1 cup Greek yogurt or labneh
½ cup cilantro
½ cup parsley
¼ cup mint
1 Tbsp. red wine vinegar
2 to 4 Tbsp. olive oil, plus more as needed
Kosher salt and freshly ground black pepper, to taste


• Combine all ingredients in a food processor and pulse until combined. Add additional oil until it reaches the desired consistency.


eggplant bruchetta // photo by carmen troesser

Eggplant Bruschetta 
Serve this as an appetizer or simple dinner.
4 servings


1 eggplant, sliced into 1-inch rounds
Olive oil, for brushing and drizzling
1 Tbsp. za’atar, plus more to taste
1 baguette, halved lengthwise
1 cup arugula, torn into small pieces
½ cup chopped hothouse cucumber
4 oil-packed sun-dried tomatoes, thinly sliced
2 Tbsp. chopped mint
2 Tbsp. thinly sliced preserved lemon (or 1 Tbsp. lemon zest and 1 Tbsp. lemon juice)
1 tsp. cumin
Kosher salt and freshly ground black pepper, to taste
1 cup hummus


• Prepare a grill for high, direct heat, or preheat the broiler. 


• Brush both sides of the eggplant slices with olive oil and sprinkle with the za’atar. Grill the eggplant over direct heat 2 to 3 minutes per side, or broil 3 to 4 minutes per side. Remove from heat and set aside.


• Brush the cut side of the baguette with oil and grill or broil until lightly toasted, about 2 minutes. Remove from heat and cut into 4-inch pieces. 


• Dice the reserved eggplant into ½-inch pieces. In a large bowl, combine the eggplant with the arugula, cucumber, sun-dried tomatoes, mint, preserved lemon and cumin. Drizzle with additional olive oil and toss well. Season to taste with salt, pepper and additional za’atar. 


• Divide the hummus evenly over the baguette pieces and spoon the eggplant mixture on top. Serve at room temperature.


DIY or Buy
International grocery stores like Jay’s International, Global Foods Market or United Provisions carry these pantry staples, but making your own is easy.


Za’atar 
About ¾ cup


4 Tbsp. sumac
3 Tbsp. dried marjoram
3 Tbsp. dried thyme
2 Tbsp. toasted sesame seeds
½ Tbsp. kosher salt


• Combine all ingredients and store in a sealed container up to 6 months.


Ras el Hanout
About 1/8 cup


1 tsp. cumin
1 tsp. freshly ground black pepper
1 tsp. ground ginger
1 tsp. kosher salt
½ tsp. allspice
½ tsp. cayenne
½ tsp. cinnamon
½ tsp. coriander


• Combine all ingredients and store in a sealed container up to 6 months.


preserved lemon is a simple recipe with a high return on investment. // photo by carmen troesser

Preserved Lemon 
This is a recipe with a very high return on investment.
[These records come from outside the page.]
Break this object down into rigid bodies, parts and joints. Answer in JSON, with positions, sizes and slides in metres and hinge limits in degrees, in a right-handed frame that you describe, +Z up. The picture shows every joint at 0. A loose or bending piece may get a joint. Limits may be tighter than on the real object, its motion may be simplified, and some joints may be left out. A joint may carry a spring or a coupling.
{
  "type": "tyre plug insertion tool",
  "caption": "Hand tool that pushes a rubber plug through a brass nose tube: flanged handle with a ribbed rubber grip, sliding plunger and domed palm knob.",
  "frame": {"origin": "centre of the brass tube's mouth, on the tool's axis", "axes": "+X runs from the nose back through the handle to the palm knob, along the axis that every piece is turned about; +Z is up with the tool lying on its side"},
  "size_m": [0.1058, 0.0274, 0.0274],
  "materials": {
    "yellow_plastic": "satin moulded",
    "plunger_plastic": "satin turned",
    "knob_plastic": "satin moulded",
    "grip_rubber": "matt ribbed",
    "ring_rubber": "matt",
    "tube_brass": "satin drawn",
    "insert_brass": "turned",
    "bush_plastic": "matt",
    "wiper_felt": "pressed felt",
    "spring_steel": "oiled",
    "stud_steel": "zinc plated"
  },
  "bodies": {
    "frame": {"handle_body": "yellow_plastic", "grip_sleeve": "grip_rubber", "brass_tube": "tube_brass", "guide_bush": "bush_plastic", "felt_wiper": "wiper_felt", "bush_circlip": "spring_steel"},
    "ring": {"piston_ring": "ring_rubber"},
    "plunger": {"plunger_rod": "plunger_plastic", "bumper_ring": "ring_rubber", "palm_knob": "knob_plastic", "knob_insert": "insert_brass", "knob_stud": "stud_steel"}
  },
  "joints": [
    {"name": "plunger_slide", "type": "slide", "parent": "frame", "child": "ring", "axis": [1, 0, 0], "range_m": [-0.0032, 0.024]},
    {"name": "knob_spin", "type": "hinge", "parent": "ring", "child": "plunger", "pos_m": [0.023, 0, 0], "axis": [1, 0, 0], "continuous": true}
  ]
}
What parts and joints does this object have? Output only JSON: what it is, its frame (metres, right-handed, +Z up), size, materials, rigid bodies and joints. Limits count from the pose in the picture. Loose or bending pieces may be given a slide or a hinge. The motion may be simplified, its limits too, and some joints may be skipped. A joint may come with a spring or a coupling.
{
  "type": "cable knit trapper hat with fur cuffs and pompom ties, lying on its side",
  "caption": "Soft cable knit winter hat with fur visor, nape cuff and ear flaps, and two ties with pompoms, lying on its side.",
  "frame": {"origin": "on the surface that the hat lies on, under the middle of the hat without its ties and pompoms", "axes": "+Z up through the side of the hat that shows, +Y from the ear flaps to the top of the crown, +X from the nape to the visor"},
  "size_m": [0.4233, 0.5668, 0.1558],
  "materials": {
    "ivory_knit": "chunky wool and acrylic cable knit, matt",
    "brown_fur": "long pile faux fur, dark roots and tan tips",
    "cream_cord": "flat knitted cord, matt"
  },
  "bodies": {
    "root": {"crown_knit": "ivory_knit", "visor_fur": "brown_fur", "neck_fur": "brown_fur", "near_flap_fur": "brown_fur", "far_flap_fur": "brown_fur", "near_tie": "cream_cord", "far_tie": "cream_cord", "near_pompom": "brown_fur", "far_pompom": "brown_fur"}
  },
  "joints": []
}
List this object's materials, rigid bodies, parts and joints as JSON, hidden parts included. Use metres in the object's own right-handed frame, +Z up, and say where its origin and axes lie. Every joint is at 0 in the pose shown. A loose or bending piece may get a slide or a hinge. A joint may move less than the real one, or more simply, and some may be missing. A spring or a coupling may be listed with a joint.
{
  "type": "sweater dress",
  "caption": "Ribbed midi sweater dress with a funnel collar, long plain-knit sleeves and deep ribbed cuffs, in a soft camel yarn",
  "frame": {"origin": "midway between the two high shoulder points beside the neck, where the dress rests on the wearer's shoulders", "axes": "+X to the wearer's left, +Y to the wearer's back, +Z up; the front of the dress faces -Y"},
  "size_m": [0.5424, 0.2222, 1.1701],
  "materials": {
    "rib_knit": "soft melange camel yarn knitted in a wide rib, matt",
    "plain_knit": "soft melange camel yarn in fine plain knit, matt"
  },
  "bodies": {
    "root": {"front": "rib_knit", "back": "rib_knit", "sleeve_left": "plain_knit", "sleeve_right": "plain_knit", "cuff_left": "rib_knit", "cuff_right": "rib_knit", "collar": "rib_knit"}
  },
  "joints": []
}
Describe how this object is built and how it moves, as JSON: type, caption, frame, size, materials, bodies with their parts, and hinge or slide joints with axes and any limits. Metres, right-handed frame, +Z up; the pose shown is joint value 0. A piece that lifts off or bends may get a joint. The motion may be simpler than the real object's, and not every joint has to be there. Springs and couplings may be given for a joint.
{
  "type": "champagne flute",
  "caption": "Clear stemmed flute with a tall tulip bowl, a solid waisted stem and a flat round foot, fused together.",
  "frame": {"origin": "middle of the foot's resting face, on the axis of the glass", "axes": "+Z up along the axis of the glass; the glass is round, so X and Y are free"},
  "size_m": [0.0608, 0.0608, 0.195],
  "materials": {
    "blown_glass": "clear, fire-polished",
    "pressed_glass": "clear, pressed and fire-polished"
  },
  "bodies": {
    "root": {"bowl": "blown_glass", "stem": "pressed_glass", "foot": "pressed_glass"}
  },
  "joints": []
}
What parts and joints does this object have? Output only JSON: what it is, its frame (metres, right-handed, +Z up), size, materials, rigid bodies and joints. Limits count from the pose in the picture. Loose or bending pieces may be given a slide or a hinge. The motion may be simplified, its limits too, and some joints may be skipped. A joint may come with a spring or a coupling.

Ridiculously simple to prepare, preserved lemon is the perfect combination of sharp citrus and salt to complement pasta, cheese and soups.
1 quart


4 to 5 lemons
½ cup kosher salt, divided
5 whole peppercorns
1 bay leaf


• Sterilize a 1-quart canning jar or glass container with a tight-fitting lid by washing thoroughly and rinsing with boiling water. 


• Wash the lemons thoroughly and cut ¼ inch off each end. Place the lemons upright on a board and cut so they are almost quartered, but are still connected at one end. 


• Gently spread open the wedges, and sprinkle the lemons inside and out with the salt. 


• One at a time, place the lemons cut side down into the jar, pressing to release the juice. The lemons should be submerged. If there isn’t enough liquid, remove the last lemon and add all its juice to the jar. 


• Add the peppercorns, bay leaf and the remaining salt to the jar, and close the lid. 


• Let the jar sit at room temperature 3 days, turning the jar upside down a couple times each day, then refrigerate 3 weeks, turning the jar upside down on occasion.


• Preserved lemon can be stored, refrigerated, up to 6 months. They will be a slightly firm to a jelly-like texture. To use, rinse under cold water, remove any pulp or seeds, and slice or chop as directed.


Dee Ryan is a longtime contributor to Sauce Magazine.